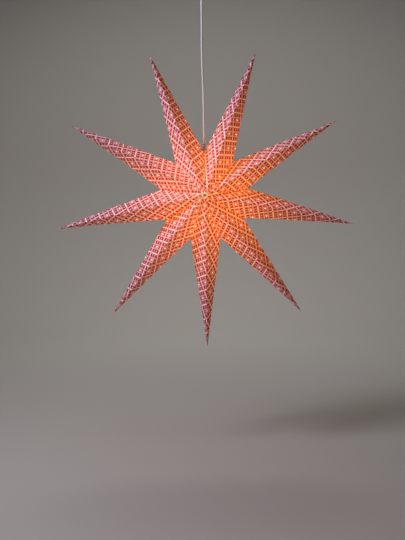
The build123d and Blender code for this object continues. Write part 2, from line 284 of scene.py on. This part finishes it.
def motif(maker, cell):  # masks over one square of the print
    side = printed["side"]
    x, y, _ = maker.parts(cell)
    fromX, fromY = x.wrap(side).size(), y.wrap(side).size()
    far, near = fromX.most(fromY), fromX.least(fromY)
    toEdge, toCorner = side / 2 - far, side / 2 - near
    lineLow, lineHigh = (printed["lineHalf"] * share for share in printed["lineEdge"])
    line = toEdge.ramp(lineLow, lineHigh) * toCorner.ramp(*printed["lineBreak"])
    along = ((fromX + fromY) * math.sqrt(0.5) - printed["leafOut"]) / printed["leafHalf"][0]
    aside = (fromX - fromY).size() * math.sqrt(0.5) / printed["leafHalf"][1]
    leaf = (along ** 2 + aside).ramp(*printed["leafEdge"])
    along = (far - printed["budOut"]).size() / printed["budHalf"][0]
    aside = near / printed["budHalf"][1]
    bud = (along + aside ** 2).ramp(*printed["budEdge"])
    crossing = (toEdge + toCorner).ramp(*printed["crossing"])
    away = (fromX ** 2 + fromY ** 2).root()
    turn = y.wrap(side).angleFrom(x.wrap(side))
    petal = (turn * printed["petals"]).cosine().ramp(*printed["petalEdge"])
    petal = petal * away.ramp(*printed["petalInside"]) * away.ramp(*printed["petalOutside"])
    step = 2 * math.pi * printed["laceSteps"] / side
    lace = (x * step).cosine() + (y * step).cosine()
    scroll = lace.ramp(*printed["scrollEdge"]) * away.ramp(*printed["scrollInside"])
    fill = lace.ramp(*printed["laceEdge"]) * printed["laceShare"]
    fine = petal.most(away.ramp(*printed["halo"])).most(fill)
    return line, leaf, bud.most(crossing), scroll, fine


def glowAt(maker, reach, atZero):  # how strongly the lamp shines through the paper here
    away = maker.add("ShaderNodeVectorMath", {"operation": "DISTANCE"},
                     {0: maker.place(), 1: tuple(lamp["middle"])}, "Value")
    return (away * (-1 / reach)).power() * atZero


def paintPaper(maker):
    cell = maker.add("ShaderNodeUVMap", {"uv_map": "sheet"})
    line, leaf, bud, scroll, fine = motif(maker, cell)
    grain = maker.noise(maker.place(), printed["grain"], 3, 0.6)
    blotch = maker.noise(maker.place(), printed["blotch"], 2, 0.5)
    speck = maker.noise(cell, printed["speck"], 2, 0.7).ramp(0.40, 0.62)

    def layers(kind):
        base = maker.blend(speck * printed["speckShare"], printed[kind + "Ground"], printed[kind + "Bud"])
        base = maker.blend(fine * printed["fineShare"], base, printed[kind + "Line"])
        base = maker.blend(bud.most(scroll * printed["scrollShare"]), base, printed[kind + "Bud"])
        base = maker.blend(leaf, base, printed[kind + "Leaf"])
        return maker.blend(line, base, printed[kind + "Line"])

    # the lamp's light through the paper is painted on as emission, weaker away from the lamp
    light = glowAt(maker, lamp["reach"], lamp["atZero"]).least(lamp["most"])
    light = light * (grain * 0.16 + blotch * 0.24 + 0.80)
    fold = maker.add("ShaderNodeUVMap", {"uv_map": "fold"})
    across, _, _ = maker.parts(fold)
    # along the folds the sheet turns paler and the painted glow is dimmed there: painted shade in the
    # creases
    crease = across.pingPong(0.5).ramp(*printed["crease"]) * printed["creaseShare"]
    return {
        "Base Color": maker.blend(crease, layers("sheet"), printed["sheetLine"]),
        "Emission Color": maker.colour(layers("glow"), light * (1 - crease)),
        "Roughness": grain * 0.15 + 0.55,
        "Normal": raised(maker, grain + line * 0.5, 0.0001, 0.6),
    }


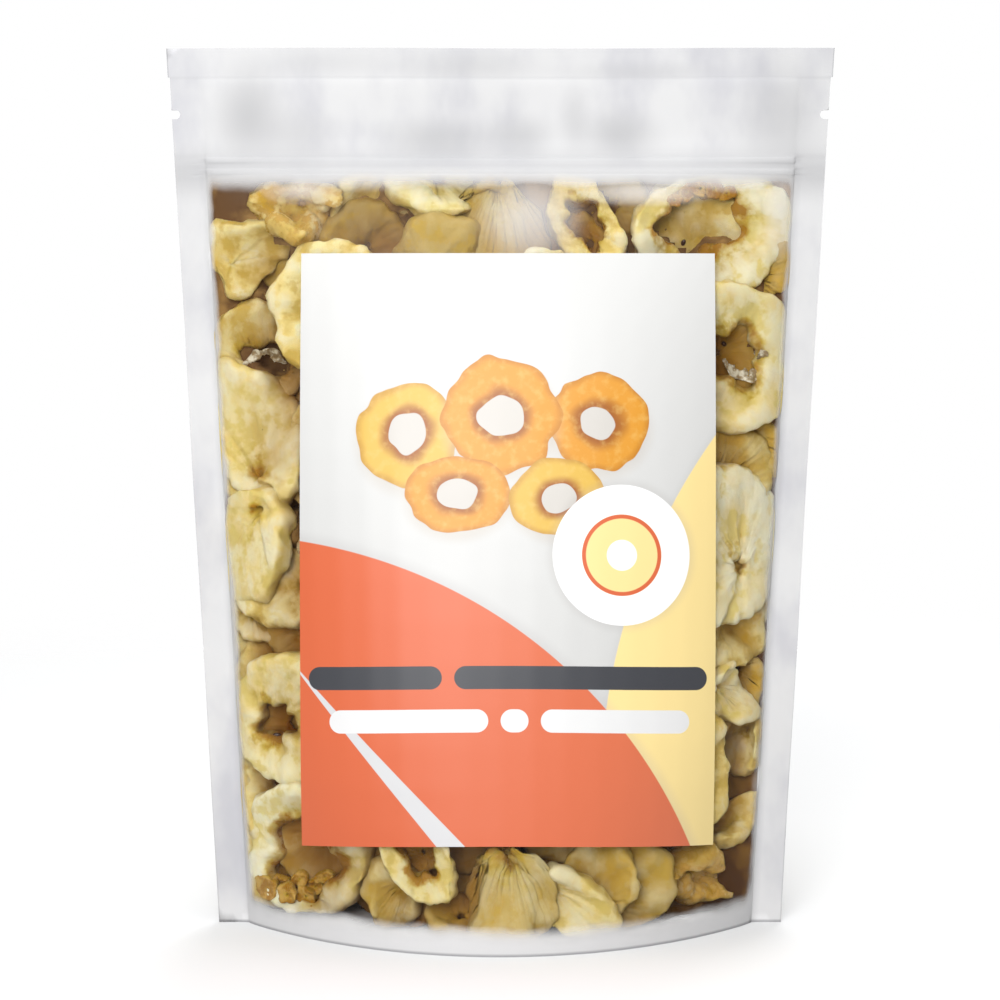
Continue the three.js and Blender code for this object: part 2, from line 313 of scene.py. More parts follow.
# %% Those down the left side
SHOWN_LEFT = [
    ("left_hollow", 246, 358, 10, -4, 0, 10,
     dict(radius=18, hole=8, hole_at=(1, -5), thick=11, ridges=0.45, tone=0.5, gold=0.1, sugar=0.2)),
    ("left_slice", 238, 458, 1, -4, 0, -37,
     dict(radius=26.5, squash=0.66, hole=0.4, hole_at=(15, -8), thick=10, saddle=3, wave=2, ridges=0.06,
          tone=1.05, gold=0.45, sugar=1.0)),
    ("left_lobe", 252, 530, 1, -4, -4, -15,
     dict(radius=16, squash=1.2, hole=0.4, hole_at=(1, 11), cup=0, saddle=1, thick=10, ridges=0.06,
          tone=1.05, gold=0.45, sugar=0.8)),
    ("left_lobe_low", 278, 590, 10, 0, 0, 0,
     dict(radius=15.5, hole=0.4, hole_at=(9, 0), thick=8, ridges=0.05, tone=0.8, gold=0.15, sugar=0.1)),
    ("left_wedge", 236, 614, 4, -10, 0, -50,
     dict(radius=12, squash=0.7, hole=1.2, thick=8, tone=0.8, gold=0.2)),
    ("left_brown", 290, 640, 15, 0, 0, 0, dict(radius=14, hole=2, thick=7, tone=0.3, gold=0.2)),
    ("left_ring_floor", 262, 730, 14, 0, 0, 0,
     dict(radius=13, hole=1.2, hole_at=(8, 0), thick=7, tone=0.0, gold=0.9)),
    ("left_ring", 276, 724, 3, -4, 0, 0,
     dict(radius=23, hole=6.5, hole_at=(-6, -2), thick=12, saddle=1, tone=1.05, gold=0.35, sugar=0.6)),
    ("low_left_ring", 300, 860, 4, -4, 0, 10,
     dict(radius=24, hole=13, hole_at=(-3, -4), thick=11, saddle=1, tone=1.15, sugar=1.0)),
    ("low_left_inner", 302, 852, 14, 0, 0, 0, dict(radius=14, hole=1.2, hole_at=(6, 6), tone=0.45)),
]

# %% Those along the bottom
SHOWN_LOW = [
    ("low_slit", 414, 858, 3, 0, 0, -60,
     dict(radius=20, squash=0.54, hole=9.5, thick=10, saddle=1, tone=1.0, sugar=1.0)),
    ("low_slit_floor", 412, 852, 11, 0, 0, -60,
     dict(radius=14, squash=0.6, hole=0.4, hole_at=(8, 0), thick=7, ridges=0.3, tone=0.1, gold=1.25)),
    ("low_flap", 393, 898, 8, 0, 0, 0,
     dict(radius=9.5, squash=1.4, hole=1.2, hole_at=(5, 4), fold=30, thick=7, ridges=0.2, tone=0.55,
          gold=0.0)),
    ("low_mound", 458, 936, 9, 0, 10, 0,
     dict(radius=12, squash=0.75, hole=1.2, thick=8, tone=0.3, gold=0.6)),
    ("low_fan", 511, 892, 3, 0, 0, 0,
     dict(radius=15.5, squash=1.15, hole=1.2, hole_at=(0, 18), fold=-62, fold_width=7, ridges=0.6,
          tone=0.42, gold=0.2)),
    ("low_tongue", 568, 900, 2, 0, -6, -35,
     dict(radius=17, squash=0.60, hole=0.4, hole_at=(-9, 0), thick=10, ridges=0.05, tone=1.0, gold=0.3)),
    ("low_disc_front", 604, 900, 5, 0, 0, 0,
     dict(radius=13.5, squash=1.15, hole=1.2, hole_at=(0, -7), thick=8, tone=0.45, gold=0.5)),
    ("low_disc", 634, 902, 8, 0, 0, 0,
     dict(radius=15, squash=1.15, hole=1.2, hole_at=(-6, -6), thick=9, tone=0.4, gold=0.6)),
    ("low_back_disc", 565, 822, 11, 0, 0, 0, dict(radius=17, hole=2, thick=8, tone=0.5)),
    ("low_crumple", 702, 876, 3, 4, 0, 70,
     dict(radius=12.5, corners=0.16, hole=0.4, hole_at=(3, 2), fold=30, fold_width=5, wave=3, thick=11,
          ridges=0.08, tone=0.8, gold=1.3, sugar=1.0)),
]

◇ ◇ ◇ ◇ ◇

Work instructions: All of the entries above need to be reproduced exactly.

Expected output:
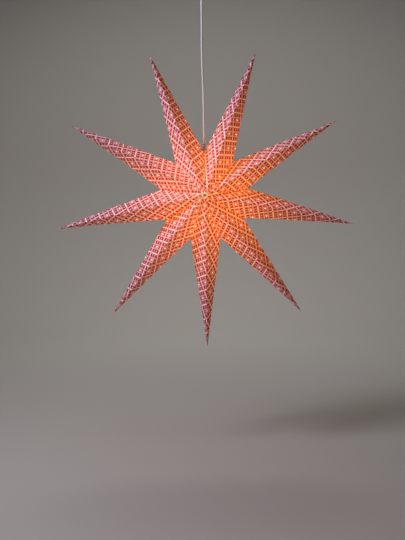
The build123d and Blender code for this object continues. Write part 2, from line 284 of scene.py on. This part finishes it.
def motif(maker, cell):  # masks over one square of the print
    side = printed["side"]
    x, y, _ = maker.parts(cell)
    fromX, fromY = x.wrap(side).size(), y.wrap(side).size()
    far, near = fromX.most(fromY), fromX.least(fromY)
    toEdge, toCorner = side / 2 - far, side / 2 - near
    lineLow, lineHigh = (printed["lineHalf"] * share for share in printed["lineEdge"])
    line = toEdge.ramp(lineLow, lineHigh) * toCorner.ramp(*printed["lineBreak"])
    along = ((fromX + fromY) * math.sqrt(0.5) - printed["leafOut"]) / printed["leafHalf"][0]
    aside = (fromX - fromY).size() * math.sqrt(0.5) / printed["leafHalf"][1]
    leaf = (along ** 2 + aside).ramp(*printed["leafEdge"])
    along = (far - printed["budOut"]).size() / printed["budHalf"][0]
    aside = near / printed["budHalf"][1]
    bud = (along + aside ** 2).ramp(*printed["budEdge"])
    crossing = (toEdge + toCorner).ramp(*printed["crossing"])
    away = (fromX ** 2 + fromY ** 2).root()
    turn = y.wrap(side).angleFrom(x.wrap(side))
    petal = (turn * printed["petals"]).cosine().ramp(*printed["petalEdge"])
    petal = petal * away.ramp(*printed["petalInside"]) * away.ramp(*printed["petalOutside"])
    step = 2 * math.pi * printed["laceSteps"] / side
    lace = (x * step).cosine() + (y * step).cosine()
    scroll = lace.ramp(*printed["scrollEdge"]) * away.ramp(*printed["scrollInside"])
    fill = lace.ramp(*printed["laceEdge"]) * printed["laceShare"]
    fine = petal.most(away.ramp(*printed["halo"])).most(fill)
    return line, leaf, bud.most(crossing), scroll, fine


def glowAt(maker, reach, atZero):  # how strongly the lamp shines through the paper here
    away = maker.add("ShaderNodeVectorMath", {"operation": "DISTANCE"},
                     {0: maker.place(), 1: tuple(lamp["middle"])}, "Value")
    return (away * (-1 / reach)).power() * atZero


def paintPaper(maker):
    cell = maker.add("ShaderNodeUVMap", {"uv_map": "sheet"})
    line, leaf, bud, scroll, fine = motif(maker, cell)
    grain = maker.noise(maker.place(), printed["grain"], 3, 0.6)
    blotch = maker.noise(maker.place(), printed["blotch"], 2, 0.5)
    speck = maker.noise(cell, printed["speck"], 2, 0.7).ramp(0.40, 0.62)

    def layers(kind):
        base = maker.blend(speck * printed["speckShare"], printed[kind + "Ground"], printed[kind + "Bud"])
        base = maker.blend(fine * printed["fineShare"], base, printed[kind + "Line"])
        base = maker.blend(bud.most(scroll * printed["scrollShare"]), base, printed[kind + "Bud"])
        base = maker.blend(leaf, base, printed[kind + "Leaf"])
        return maker.blend(line, base, printed[kind + "Line"])

    # the lamp's light through the paper is painted on as emission, weaker away from the lamp
    light = glowAt(maker, lamp["reach"], lamp["atZero"]).least(lamp["most"])
    light = light * (grain * 0.16 + blotch * 0.24 + 0.80)
    fold = maker.add("ShaderNodeUVMap", {"uv_map": "fold"})
    across, _, _ = maker.parts(fold)
    # along the folds the sheet turns paler and the painted glow is dimmed there: painted shade in the
    # creases
    crease = across.pingPong(0.5).ramp(*printed["crease"]) * printed["creaseShare"]
    return {
        "Base Color": maker.blend(crease, layers("sheet"), printed["sheetLine"]),
        "Emission Color": maker.colour(layers("glow"), light * (1 - crease)),
        "Roughness": grain * 0.15 + 0.55,
        "Normal": raised(maker, grain + line * 0.5, 0.0001, 0.6),
    }


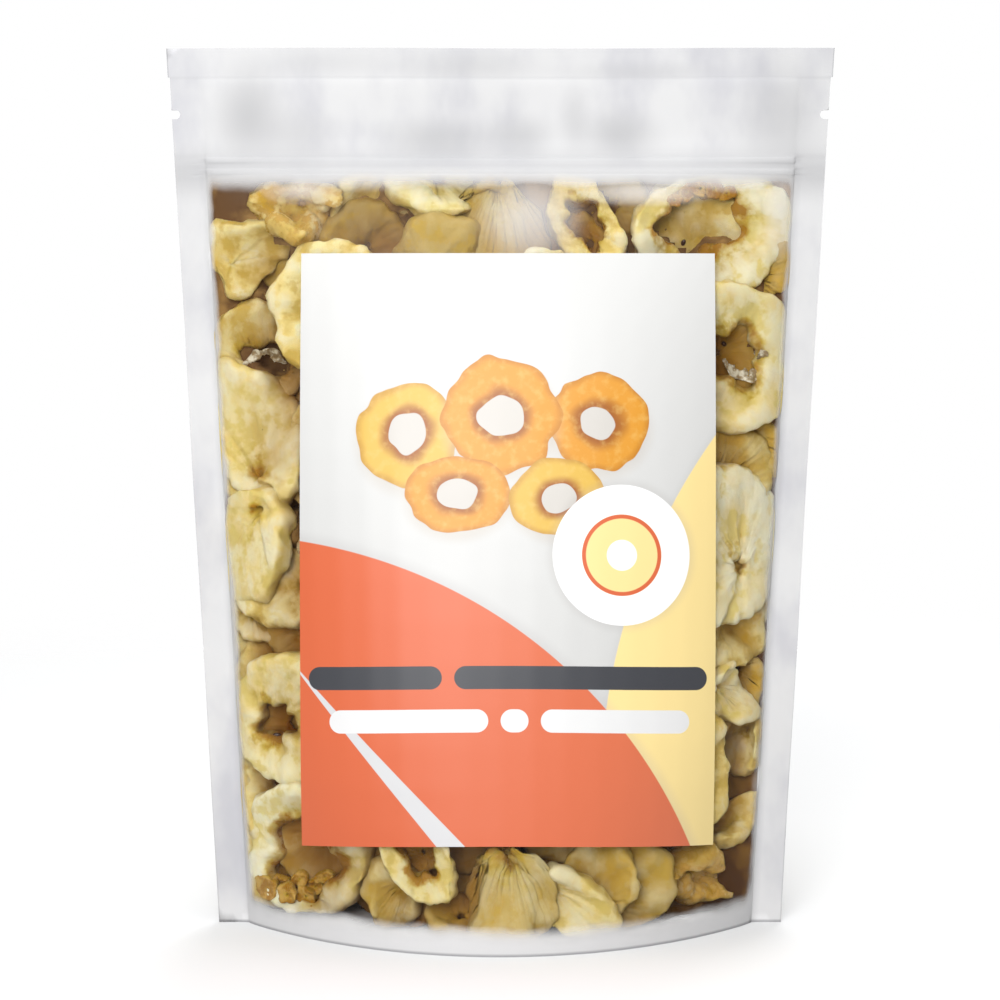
Continue the three.js and Blender code for this object: part 2, from line 313 of scene.py. More parts follow.
# %% Those down the left side
SHOWN_LEFT = [
    ("left_hollow", 246, 358, 10, -4, 0, 10,
     dict(radius=18, hole=8, hole_at=(1, -5), thick=11, ridges=0.45, tone=0.5, gold=0.1, sugar=0.2)),
    ("left_slice", 238, 458, 1, -4, 0, -37,
     dict(radius=26.5, squash=0.66, hole=0.4, hole_at=(15, -8), thick=10, saddle=3, wave=2, ridges=0.06,
          tone=1.05, gold=0.45, sugar=1.0)),
    ("left_lobe", 252, 530, 1, -4, -4, -15,
     dict(radius=16, squash=1.2, hole=0.4, hole_at=(1, 11), cup=0, saddle=1, thick=10, ridges=0.06,
          tone=1.05, gold=0.45, sugar=0.8)),
    ("left_lobe_low", 278, 590, 10, 0, 0, 0,
     dict(radius=15.5, hole=0.4, hole_at=(9, 0), thick=8, ridges=0.05, tone=0.8, gold=0.15, sugar=0.1)),
    ("left_wedge", 236, 614, 4, -10, 0, -50,
     dict(radius=12, squash=0.7, hole=1.2, thick=8, tone=0.8, gold=0.2)),
    ("left_brown", 290, 640, 15, 0, 0, 0, dict(radius=14, hole=2, thick=7, tone=0.3, gold=0.2)),
    ("left_ring_floor", 262, 730, 14, 0, 0, 0,
     dict(radius=13, hole=1.2, hole_at=(8, 0), thick=7, tone=0.0, gold=0.9)),
    ("left_ring", 276, 724, 3, -4, 0, 0,
     dict(radius=23, hole=6.5, hole_at=(-6, -2), thick=12, saddle=1, tone=1.05, gold=0.35, sugar=0.6)),
    ("low_left_ring", 300, 860, 4, -4, 0, 10,
     dict(radius=24, hole=13, hole_at=(-3, -4), thick=11, saddle=1, tone=1.15, sugar=1.0)),
    ("low_left_inner", 302, 852, 14, 0, 0, 0, dict(radius=14, hole=1.2, hole_at=(6, 6), tone=0.45)),
]

# %% Those along the bottom
SHOWN_LOW = [
    ("low_slit", 414, 858, 3, 0, 0, -60,
     dict(radius=20, squash=0.54, hole=9.5, thick=10, saddle=1, tone=1.0, sugar=1.0)),
    ("low_slit_floor", 412, 852, 11, 0, 0, -60,
     dict(radius=14, squash=0.6, hole=0.4, hole_at=(8, 0), thick=7, ridges=0.3, tone=0.1, gold=1.25)),
    ("low_flap", 393, 898, 8, 0, 0, 0,
     dict(radius=9.5, squash=1.4, hole=1.2, hole_at=(5, 4), fold=30, thick=7, ridges=0.2, tone=0.55,
          gold=0.0)),
    ("low_mound", 458, 936, 9, 0, 10, 0,
     dict(radius=12, squash=0.75, hole=1.2, thick=8, tone=0.3, gold=0.6)),
    ("low_fan", 511, 892, 3, 0, 0, 0,
     dict(radius=15.5, squash=1.15, hole=1.2, hole_at=(0, 18), fold=-62, fold_width=7, ridges=0.6,
          tone=0.42, gold=0.2)),
    ("low_tongue", 568, 900, 2, 0, -6, -35,
     dict(radius=17, squash=0.60, hole=0.4, hole_at=(-9, 0), thick=10, ridges=0.05, tone=1.0, gold=0.3)),
    ("low_disc_front", 604, 900, 5, 0, 0, 0,
     dict(radius=13.5, squash=1.15, hole=1.2, hole_at=(0, -7), thick=8, tone=0.45, gold=0.5)),
    ("low_disc", 634, 902, 8, 0, 0, 0,
     dict(radius=15, squash=1.15, hole=1.2, hole_at=(-6, -6), thick=9, tone=0.4, gold=0.6)),
    ("low_back_disc", 565, 822, 11, 0, 0, 0, dict(radius=17, hole=2, thick=8, tone=0.5)),
    ("low_crumple", 702, 876, 3, 4, 0, 70,
     dict(radius=12.5, corners=0.16, hole=0.4, hole_at=(3, 2), fold=30, fold_width=5, wave=3, thick=11,
          ridges=0.08, tone=0.8, gold=1.3, sugar=1.0)),
]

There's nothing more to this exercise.